The Emirates Mars Infrared Spectrometer (EMIRS) mapped the temperature of the atmosphere, tracking how it warmed up over the course of the morning.

This set of images was obtained by the Emirates Mars Mission from an altitude of 29,000 km on 24 May 2021, shortly after the commencement of regular science operations. All three instruments aboard the Hope Probe simultaneously observed the planet to provide a comprehensive snapshot centered on the Arabia Terra region of Mars in the morning. Three images from the Emirates Exploration Imager (EXI) are shown. The 635 nm filter emphasizes bright dust on the surface, while the 320 nm filter highlights the thin water ice clouds.
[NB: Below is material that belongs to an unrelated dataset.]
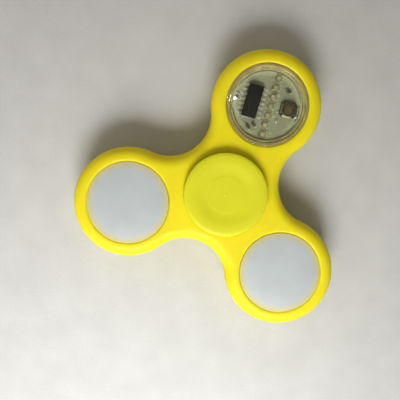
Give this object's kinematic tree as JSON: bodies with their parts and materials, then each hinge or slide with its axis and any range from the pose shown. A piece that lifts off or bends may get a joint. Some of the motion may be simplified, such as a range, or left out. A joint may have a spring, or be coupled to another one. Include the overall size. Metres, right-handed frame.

The third is a colored image created from a composite of the red, green and blue EXI images.

These three images of atomic oxygen emission at a wavelength of 103.4 nm from the planet Mars were obtained by the Emirates Mars Ultraviolet Spectrometer instrument on 22 April, 23 April, and 06 May 2021 respectively. The full set of data collected during these observations include far and extreme ultraviolet auroral emissions which have never been imaged before at Mars. The beacons of light that stand out against the dark nightside disk are highly structured discrete aurora, which traces out where energetic particles excite the atmosphere after being funneled down by a patchy network of crustal magnetic fields that originate from minerals on the surface of Mars.

An artist’s impression of how Mars’ discrete aurora might be viewed from different views including the surface of Mars when the emissions of light from the fleeting phenomenon extend into the visible spectrum as predicted by theory. New and striking observations of the discrete aurora from space have been made in the far and extreme ultraviolet bands that are invisible to the human eye. These provide an unprecedented perspective on these uniquely Martian aurorae, which are created when charged particles originating from the Sun's solar wind are funneled down into Mars' thin atmosphere by a patchy network of magnetic fields set up by huge deposits of magnetized minerals in the planetary crust.

This image was acquired by the EMUS instrument on 10 May 2021 and shows sunlight reflecting off the extended cloud of atomic hydrogen gas that surrounds the planet Mars, which is visible in the center only as a dark disk hidden deep inside the fog of gas.

The atomic hydrogen is formed by sunlight splitting water in the lower atmosphere, which then diffuses to the upper atmosphere and escapes to space. The hydrogen is thickest close to Mars, circling the planet with a bright ring of light, and becomes thinner and dimmer further away, with altitudes over 20,000 km observed in this image. The full range of the image is too large for the instrument to view all at once, so it performed four separate scans across the planet, which have been overlaid in the asterisk pattern shown here to form a single image, with areas in black showing where no data was taken. The EMM spacecraft is the only mission at Mars capable of making this type of image, thanks to its high-altitude orbit (20,000 km x 43,000 km).

This EMIRS image was acquired on March 5th, 2021 from an altitude of ~15,000 km. In the surface temperature image (bottom), centered on the Tharsis region of Mars, dawn can be seen towards the right side.

The low surface temperatures observed are due to the dusty nature of the martian surface. An elevated nighttime atmospheric temperature at 25 km altitude (top) is also observed over the Tharsis region.

The colored image from Emirates Exploration Imager (EXI) was generated using the camera’s red (635 nm) and ultraviolet (320 nm) filters. The red channel clearly shows the dark and light features of the Martian surface, while the water ice clouds stand out in the ultraviolet channel.

The image was acquired on April 22, 2021, at a solar longitude of ~35°, which is spring in the northern hemisphere. Of note is the northern polar cap, likely beginning its retreat as the temperatures rise, with distinct clouds encircling it.

Also visible along the terminator and eastern edge is a thin cloud layer as well as fairly continuous cloud cover to the west of Acidalia Planitia — the darker region at the upper center of the image. This composite image highlights the type of data that EXI will be routinely collecting now that the science phase of EMM’s mission has started.